**Aim of the exercise**
Make a tally of the lines in the records that include the string "each", and give only that number.

Extracted data entries
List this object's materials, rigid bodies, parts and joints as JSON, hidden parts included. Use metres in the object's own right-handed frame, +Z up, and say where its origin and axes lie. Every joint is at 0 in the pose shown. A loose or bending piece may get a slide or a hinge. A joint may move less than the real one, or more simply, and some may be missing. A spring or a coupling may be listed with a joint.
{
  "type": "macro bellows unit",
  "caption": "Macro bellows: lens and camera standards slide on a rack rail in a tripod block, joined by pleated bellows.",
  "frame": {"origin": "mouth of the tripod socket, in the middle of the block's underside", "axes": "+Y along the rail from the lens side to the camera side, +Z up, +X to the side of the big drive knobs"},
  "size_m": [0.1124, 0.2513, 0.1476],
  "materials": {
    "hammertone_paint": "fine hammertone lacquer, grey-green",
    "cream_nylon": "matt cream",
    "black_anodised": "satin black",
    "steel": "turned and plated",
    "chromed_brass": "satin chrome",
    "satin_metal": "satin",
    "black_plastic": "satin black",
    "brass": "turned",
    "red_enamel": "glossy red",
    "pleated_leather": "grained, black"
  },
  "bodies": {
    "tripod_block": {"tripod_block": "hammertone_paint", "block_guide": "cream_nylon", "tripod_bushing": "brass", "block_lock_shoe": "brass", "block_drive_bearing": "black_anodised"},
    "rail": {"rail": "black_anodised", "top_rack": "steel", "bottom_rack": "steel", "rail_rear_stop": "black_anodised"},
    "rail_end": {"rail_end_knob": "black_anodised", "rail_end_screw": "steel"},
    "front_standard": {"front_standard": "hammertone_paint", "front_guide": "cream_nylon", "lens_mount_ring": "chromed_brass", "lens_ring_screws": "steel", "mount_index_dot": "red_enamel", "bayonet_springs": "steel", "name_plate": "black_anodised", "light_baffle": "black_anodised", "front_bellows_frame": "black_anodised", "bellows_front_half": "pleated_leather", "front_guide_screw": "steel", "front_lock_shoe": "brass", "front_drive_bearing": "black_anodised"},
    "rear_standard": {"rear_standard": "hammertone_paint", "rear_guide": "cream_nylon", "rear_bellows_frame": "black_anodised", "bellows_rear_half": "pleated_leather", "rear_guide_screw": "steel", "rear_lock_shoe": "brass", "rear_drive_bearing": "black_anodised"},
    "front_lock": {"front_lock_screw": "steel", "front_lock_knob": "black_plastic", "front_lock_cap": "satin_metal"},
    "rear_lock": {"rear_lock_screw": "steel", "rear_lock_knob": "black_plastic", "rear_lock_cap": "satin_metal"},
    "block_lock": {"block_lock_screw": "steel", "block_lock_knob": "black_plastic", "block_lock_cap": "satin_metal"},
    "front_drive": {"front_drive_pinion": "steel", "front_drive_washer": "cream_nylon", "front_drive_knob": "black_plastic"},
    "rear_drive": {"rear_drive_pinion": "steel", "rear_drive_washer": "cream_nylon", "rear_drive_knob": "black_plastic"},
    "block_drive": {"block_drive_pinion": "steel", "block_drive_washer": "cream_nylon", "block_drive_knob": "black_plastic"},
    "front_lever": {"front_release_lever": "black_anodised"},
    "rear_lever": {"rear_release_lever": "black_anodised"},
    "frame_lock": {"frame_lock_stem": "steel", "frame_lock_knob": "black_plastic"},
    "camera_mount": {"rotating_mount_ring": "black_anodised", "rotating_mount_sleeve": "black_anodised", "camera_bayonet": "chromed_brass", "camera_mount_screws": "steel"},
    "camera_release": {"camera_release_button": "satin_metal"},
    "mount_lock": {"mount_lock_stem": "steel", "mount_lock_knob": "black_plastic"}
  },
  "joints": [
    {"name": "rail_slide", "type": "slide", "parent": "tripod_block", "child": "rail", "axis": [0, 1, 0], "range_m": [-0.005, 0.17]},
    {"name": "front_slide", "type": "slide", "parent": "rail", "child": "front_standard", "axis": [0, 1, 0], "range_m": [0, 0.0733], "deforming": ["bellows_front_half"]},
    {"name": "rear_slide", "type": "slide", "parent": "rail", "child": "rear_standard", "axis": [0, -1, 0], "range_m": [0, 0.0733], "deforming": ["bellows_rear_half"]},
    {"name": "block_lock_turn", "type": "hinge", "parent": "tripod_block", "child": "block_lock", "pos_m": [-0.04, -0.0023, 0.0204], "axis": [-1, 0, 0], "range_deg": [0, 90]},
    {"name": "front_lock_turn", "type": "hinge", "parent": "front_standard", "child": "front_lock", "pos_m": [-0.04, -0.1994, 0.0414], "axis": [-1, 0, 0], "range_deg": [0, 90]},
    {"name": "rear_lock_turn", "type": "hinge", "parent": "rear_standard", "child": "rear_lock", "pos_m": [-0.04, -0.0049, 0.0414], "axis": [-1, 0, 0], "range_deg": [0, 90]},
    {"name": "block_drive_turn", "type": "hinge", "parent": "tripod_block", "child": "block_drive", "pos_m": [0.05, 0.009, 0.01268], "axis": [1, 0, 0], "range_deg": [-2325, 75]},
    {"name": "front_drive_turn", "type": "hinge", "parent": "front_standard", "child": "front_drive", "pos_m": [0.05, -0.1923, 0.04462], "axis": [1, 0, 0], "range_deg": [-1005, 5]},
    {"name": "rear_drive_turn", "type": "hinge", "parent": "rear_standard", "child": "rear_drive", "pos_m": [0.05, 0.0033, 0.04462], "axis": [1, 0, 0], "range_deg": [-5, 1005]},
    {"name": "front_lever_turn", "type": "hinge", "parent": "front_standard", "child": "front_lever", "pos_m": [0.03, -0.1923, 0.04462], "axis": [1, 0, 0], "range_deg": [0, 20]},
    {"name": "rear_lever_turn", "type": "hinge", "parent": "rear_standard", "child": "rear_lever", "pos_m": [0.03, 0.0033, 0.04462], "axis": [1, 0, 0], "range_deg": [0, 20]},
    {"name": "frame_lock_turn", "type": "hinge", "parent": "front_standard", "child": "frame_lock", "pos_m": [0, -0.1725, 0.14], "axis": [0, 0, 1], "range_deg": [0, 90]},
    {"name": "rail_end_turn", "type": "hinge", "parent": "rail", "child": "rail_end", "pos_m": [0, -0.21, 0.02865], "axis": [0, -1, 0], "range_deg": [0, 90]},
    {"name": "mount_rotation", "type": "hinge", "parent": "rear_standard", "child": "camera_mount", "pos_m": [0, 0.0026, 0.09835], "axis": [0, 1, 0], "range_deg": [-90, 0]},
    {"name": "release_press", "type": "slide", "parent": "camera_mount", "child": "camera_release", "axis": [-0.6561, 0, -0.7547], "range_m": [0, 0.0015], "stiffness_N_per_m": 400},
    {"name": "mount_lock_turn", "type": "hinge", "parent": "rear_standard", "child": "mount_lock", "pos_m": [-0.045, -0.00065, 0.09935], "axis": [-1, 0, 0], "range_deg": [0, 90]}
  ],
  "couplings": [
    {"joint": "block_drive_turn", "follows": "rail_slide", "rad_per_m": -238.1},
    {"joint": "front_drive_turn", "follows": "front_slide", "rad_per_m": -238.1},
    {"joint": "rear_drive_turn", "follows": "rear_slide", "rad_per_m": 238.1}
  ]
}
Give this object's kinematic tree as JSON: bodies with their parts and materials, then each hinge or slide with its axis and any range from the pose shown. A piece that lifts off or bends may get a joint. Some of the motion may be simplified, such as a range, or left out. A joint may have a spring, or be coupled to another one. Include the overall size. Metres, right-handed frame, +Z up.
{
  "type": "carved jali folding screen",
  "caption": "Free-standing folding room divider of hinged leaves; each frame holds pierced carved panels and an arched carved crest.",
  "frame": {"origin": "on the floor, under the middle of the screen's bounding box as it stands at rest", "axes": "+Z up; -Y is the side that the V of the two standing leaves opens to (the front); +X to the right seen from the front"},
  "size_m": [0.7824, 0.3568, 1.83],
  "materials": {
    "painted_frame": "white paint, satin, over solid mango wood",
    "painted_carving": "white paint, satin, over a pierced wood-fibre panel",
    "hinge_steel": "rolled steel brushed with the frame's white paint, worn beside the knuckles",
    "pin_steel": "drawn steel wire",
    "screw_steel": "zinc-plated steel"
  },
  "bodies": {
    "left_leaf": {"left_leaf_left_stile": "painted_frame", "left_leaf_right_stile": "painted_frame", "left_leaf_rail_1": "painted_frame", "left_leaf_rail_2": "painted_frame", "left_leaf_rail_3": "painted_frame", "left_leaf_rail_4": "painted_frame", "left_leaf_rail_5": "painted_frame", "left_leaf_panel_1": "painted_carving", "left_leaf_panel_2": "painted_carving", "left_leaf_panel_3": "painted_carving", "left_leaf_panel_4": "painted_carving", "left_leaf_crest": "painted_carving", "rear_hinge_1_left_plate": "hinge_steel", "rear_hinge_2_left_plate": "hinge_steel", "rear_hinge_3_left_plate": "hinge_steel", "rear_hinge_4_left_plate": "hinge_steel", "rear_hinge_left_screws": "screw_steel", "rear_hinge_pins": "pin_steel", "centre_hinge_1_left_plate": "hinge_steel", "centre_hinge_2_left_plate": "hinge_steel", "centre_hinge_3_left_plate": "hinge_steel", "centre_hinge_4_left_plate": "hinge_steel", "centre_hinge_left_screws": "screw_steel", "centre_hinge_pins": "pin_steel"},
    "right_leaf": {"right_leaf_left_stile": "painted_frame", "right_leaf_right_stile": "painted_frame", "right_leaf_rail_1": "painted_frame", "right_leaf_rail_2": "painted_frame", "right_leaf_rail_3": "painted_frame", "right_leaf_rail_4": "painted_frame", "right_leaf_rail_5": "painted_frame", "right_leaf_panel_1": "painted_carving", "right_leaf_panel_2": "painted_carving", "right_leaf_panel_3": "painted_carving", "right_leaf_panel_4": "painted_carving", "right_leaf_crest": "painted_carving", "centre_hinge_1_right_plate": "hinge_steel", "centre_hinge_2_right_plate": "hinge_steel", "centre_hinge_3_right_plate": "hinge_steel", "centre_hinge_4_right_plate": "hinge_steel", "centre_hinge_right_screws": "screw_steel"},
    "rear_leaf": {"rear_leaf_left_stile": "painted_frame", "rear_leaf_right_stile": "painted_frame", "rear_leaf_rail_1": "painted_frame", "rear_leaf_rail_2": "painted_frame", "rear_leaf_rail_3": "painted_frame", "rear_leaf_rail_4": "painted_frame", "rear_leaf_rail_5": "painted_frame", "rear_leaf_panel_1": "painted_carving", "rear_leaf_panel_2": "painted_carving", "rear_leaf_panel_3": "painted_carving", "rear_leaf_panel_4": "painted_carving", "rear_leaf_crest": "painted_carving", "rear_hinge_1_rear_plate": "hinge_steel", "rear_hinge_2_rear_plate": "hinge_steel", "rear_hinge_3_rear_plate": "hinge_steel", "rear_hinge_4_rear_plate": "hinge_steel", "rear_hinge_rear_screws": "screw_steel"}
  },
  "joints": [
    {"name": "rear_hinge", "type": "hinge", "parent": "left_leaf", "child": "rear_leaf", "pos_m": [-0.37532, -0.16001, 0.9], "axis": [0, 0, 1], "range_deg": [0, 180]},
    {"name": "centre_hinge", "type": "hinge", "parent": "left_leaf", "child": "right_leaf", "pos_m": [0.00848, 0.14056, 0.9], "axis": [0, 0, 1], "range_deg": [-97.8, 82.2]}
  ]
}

**Output below**
2